◆ **What you should do**: Output exactly the span of lines that begins at the line containing "const plant = new THREE.Group();" and ends at the line containing "imported = [obj", both lines included.

— START OF Stored data —

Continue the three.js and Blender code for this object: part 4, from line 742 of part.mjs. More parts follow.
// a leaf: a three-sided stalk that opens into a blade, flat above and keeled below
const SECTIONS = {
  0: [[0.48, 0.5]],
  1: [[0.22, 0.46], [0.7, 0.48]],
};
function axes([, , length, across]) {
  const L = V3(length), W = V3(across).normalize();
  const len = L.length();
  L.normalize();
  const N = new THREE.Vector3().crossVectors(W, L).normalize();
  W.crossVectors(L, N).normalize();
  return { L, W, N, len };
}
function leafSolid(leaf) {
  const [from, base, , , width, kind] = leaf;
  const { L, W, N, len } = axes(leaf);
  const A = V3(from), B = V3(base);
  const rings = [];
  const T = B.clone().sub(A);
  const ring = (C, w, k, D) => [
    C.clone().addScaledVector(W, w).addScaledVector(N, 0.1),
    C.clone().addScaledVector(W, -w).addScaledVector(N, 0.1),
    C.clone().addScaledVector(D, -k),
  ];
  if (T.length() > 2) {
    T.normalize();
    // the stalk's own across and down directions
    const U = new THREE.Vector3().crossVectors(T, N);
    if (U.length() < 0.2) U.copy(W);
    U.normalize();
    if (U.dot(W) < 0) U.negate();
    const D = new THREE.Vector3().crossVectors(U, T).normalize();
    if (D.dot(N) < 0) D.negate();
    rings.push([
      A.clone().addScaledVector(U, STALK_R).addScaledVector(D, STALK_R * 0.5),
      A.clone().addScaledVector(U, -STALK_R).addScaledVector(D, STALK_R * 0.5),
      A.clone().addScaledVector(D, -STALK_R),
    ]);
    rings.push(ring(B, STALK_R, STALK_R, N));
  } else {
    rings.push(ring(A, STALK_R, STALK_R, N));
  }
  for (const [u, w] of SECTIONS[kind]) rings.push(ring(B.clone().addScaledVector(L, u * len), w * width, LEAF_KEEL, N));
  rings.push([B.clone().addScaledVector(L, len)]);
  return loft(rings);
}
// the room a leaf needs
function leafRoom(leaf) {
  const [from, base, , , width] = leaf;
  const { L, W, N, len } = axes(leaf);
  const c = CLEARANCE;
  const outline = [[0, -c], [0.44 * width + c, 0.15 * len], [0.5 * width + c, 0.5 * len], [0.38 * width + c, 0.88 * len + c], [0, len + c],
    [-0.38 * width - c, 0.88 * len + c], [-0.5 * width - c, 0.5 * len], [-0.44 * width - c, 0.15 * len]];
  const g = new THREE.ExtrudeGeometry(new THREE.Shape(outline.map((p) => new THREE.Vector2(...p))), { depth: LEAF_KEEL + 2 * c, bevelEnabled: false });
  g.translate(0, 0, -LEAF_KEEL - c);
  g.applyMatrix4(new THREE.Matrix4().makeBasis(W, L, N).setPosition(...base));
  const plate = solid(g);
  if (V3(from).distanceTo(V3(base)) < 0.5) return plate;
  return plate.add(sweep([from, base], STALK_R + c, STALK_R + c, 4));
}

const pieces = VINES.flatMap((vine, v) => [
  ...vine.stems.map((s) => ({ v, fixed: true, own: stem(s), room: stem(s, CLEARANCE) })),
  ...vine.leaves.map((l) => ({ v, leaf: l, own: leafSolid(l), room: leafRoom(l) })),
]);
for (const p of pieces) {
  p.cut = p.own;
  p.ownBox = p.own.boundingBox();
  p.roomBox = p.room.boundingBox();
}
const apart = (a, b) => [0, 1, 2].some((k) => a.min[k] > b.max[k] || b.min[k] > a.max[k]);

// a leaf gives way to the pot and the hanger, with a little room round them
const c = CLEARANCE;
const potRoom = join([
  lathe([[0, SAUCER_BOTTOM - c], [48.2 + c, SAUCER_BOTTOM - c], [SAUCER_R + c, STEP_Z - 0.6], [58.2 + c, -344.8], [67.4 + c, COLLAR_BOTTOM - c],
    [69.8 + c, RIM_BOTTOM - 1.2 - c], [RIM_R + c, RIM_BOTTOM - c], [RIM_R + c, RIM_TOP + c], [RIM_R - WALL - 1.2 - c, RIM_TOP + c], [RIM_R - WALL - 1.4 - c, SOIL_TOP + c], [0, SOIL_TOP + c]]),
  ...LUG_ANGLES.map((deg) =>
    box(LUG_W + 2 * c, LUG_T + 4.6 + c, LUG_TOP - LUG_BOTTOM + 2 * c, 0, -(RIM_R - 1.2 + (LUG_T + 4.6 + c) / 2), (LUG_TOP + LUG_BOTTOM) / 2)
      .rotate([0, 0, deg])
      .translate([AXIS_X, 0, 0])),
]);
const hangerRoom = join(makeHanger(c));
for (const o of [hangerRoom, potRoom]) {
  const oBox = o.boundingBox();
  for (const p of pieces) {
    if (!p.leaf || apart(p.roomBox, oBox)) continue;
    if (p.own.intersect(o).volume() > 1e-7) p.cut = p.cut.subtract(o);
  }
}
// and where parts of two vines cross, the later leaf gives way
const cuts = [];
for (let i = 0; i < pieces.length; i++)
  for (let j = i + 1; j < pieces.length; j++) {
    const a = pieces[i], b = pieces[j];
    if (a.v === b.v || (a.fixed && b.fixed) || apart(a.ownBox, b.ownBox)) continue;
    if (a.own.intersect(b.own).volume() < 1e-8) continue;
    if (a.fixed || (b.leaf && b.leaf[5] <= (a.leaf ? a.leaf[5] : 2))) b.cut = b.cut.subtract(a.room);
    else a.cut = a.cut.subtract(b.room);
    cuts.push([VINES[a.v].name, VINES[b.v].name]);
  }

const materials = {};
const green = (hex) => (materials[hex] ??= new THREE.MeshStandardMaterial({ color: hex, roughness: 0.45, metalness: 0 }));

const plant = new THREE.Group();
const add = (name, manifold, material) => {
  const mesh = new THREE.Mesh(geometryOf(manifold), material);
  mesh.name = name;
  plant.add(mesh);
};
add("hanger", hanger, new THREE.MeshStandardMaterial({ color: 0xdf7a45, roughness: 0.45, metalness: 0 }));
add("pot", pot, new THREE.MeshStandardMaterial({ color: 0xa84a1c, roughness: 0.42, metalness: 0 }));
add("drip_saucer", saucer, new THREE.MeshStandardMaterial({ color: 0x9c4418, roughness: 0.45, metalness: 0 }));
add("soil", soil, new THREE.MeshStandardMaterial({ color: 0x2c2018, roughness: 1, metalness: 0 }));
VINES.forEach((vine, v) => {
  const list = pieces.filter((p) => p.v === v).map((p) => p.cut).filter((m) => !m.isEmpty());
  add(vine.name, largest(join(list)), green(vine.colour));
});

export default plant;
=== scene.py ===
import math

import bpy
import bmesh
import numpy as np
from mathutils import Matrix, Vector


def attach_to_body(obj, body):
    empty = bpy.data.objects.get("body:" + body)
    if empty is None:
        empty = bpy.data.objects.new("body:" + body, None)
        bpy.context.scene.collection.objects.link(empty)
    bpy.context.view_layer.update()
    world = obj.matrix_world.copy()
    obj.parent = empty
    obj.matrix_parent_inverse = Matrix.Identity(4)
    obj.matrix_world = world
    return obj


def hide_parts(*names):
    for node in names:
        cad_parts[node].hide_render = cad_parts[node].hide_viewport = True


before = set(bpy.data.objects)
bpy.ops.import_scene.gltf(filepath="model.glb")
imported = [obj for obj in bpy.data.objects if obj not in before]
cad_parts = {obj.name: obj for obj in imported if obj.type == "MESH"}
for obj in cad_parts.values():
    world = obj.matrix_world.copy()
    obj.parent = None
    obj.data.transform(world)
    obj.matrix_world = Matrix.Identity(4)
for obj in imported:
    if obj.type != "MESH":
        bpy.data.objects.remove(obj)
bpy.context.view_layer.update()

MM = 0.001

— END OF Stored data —

◆ **Solution for this task**:
const plant = new THREE.Group();
const add = (name, manifold, material) => {
  const mesh = new THREE.Mesh(geometryOf(manifold), material);
  mesh.name = name;
  plant.add(mesh);
};
add("hanger", hanger, new THREE.MeshStandardMaterial({ color: 0xdf7a45, roughness: 0.45, metalness: 0 }));
add("pot", pot, new THREE.MeshStandardMaterial({ color: 0xa84a1c, roughness: 0.42, metalness: 0 }));
add("drip_saucer", saucer, new THREE.MeshStandardMaterial({ color: 0x9c4418, roughness: 0.45, metalness: 0 }));
add("soil", soil, new THREE.MeshStandardMaterial({ color: 0x2c2018, roughness: 1, metalness: 0 }));
VINES.forEach((vine, v) => {
  const list = pieces.filter((p) => p.v === v).map((p) => p.cut).filter((m) => !m.isEmpty());
  add(vine.name, largest(join(list)), green(vine.colour));
});

export default plant;
=== scene.py ===
import math

import bpy
import bmesh
import numpy as np
from mathutils import Matrix, Vector


def attach_to_body(obj, body):
    empty = bpy.data.objects.get("body:" + body)
    if empty is None:
        empty = bpy.data.objects.new("body:" + body, None)
        bpy.context.scene.collection.objects.link(empty)
    bpy.context.view_layer.update()
    world = obj.matrix_world.copy()
    obj.parent = empty
    obj.matrix_parent_inverse = Matrix.Identity(4)
    obj.matrix_world = world
    return obj


def hide_parts(*names):
    for node in names:
        cad_parts[node].hide_render = cad_parts[node].hide_viewport = True


before = set(bpy.data.objects)
bpy.ops.import_scene.gltf(filepath="model.glb")
imported = [obj for obj in bpy.data.objects if obj not in before]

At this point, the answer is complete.